Bio-Based aerogel beads with multistage pore network structure for Cr(VI) removal using ice template method

Hexavalent chromium (Cr(VI)) poses a significant ecosystem risk due to its high mobility and stability. Nano- adsorbents possess high adsorption capacity but complex solid-liquid separation procedures. It is an unresolved challenge to design an adsorbent with both capabilities. Here, we covalently linked metal-organic frameworks (MOFs) and ethylene imine polymer (PEI) to chitosan hydrogel beads (3 mm). Assists with the ice template method to construct a multistage pore network structure of aerogel beads (CTS-U-E) for purifying Cr(VI) wastewater. The rich multistage pore network and high specific surface area of CTS-U-E (130.91 m2 g- 1) enable fast adsorption kinetics and excellent selectivity. Its maximum adsorption capacity of 471.5 mg g- 1 is 2.47 times greater than that of commercial adsorbents and exceeds most reported nanoadsorbents. Impressively, after six cycles of adsorption tests, the Cr(VI) removal rate of CTS-U-E still reached 79 %. CTS-U-E is considerably more cost-effective than commercial activated carbon and resin, owing to its inexpensive raw materials and superior recycling capabilities.
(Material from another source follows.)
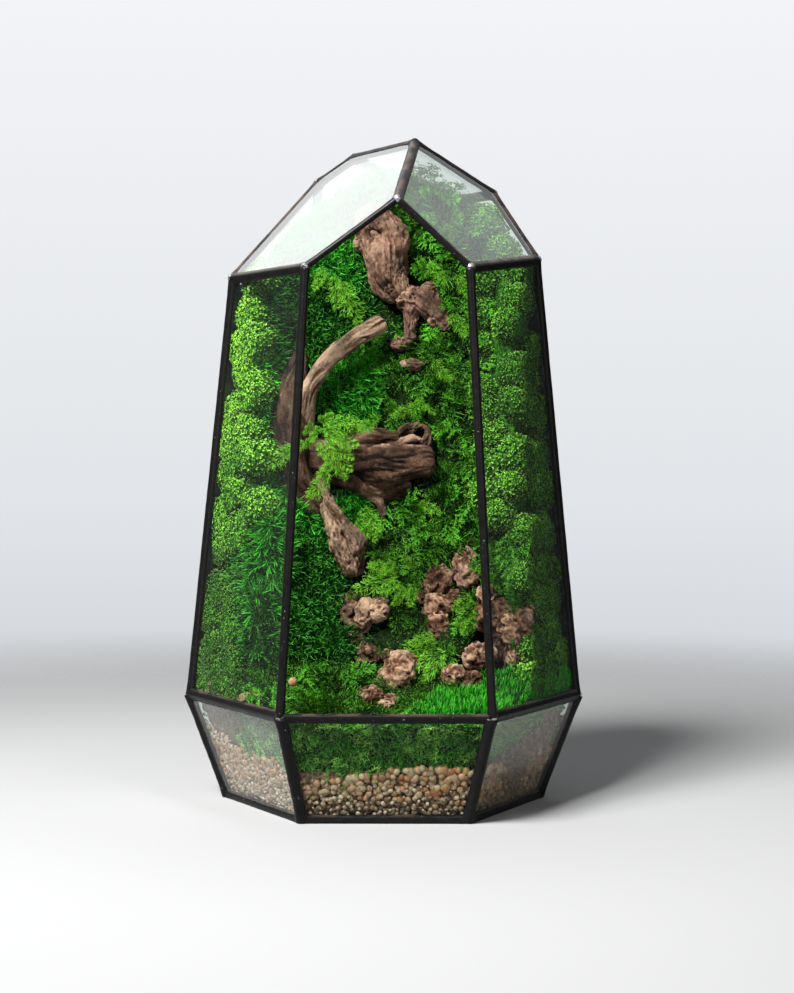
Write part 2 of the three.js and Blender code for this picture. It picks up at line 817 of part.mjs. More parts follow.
const placed = [];
for (const [name, each] of Object.entries(STONES)) {
  addNode(name, "stone", largest(cutBy(stone(each, 0), [woodRoom, ...placed])));
  placed.push(stone(each, GAP));
}

const mossTools = [soil(GAP), gravel(GAP), woodRoom, ...stoneRooms, stone(TUFT, GAP)];
for (const [name, each] of Object.entries(CUSHIONS))
  addNode(name, "moss_" + each.kind, largest(cutBy(cushion(each, 0).intersect(bedRoom), mossTools)));

const tuftTools = [soil(GAP), woodRoom, ...stoneRooms];
addNode("moss_tuft_left", "moss_needle", largest(cutBy(stone(TUFT, 0).intersect(bedRoom), tuftTools)));
const frondTools = [woodRoom, ...Object.values(CUSHIONS).map((each) => cushion(each, GAP))];
addNode("moss_draped_frond", "moss_feather", largest(cutBy(stone(FROND, 0), frondTools)));

export default part;
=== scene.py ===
"""A planted glass terrarium shaped like a quartz crystal, around the fixed CAD frame: soldered seams, glass,
driftwood, knobby stones, a gravel bed, a soil bank and cushions of four mosses.

Shapes are worked out in millimetres, +Z up, and put into the meshes in metres.
"""
import itertools

import bmesh
import bpy
import numpy as np
from mathutils import Matrix, Vector


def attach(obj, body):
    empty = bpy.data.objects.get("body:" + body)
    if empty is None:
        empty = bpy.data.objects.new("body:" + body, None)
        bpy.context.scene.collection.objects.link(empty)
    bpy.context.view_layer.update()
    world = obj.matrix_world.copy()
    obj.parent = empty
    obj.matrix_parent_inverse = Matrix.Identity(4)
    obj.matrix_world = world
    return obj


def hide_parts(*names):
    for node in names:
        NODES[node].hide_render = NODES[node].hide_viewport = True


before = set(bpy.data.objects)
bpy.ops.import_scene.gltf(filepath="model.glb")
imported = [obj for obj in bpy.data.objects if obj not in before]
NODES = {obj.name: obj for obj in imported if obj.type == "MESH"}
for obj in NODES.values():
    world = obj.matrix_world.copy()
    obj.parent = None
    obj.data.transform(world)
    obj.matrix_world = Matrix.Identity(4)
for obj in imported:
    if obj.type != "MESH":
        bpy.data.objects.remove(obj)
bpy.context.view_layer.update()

MM = 0.001
PALETTE_MAP = "OFBake"  # the UV map in which u is a piece's own tone and v runs from its root to its tip

# ---------------------------------------------------------------- the crystal's outline

BASE_RADIUS = 76.2
BELT_RADIUS = 95.0
TOP_RADIUS = 74.6
BASE_Z = 1.0
BELT_Z = 50.5
TOP_Z = 256.0
APEX = np.array([13.9, 7.3, 320.8])
ROOF = {"left": (210.3, 40.0), "right": (323.6, 47.5), "rear": (29.7, 25.8)}  # heading, tilt
CORNERS = {"right": 0, "rear_right": 60, "rear_left": 120, "left": 180, "front_left": 240, "front_right": 300}
SIDES = {
    "right_rear": ("right", "rear_right"),
    "rear": ("rear_right", "rear_left"),
    "left_rear": ("rear_left", "left"),
    "left_front": ("left", "front_left"),
    "front": ("front_left", "front_right"),
    "right_front": ("front_right", "right"),
}
REAR_SIDES = ("left_rear", "rear", "right_rear")
PEAKS = {"front": "peak_front", "right_rear": "peak_right", "rear": "peak_rear"}
OPEN_FACE = "upper_front"  # the only face without a pane
MIDDLE = np.array([0, 0, 130.0])

# The moss surface at mid width as (height, y), and its lining, which comes forward at both sides.
MOSS_PROFILE = np.array([
    (20, -68), (36, -72.5), (46, -75.5), (49, -66), (52, -54), (57, -43), (63, -34), (76, -24),
    (97, -16), (122, -10), (152, -5), (182, 0), (222, 6), (262, 13), (290, 22), (312, 32),
])
LINING_REACH, LINING_WIDTH, LINING_POWER, LINING_FROM, LINING_TO = 22, 80, 2.2, 50, 90


def unit(vectors):
    """Vectors divided by their lengths."""
    return vectors / np.maximum(np.linalg.norm(vectors, axis=-1, keepdims=True), 1e-12)


def smoothstep(value, low, high):
    """0 below low, 1 above high, and 3t^2 - 2t^3 between them."""
    t = np.clip((value - low) / (high - low), 0, 1)
    return t * t * (3 - 2 * t)


def corner_at(radius, corner, z):
    """The point at a corner's heading, a radius and a height."""
    heading = np.radians(CORNERS[corner])
    return np.array([radius * np.cos(heading), radius * np.sin(heading), z])


def side_plane(ends, radius0, z0, radius1, z1):
    """The outward normal and the offset of a side through two corners at one height and one at another."""
    a, b = corner_at(radius0, ends[0], z0), corner_at(radius0, ends[1], z0)
    c = corner_at(radius1, ends[0], z1)
    normal = unit(np.cross(b - a, c - a))
    normal = -normal if normal @ (np.array([0, 0, z0]) - a) > 0 else normal
    return normal, normal @ a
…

Density functional theory reveals that the strong affinity of N, O, and methylene for Cr(VI) results in their role as natural anchor points for efficient Cr(VI) adsorption. The reaction of Cr(VI) with amines to form highly active intermediates may further lead to ultra-high Cr(VI) removal. This study inspires a promising route for developing high-adsorption materials for Cr(VI) wastewater treatment and offers new insights into adsorption mechanisms.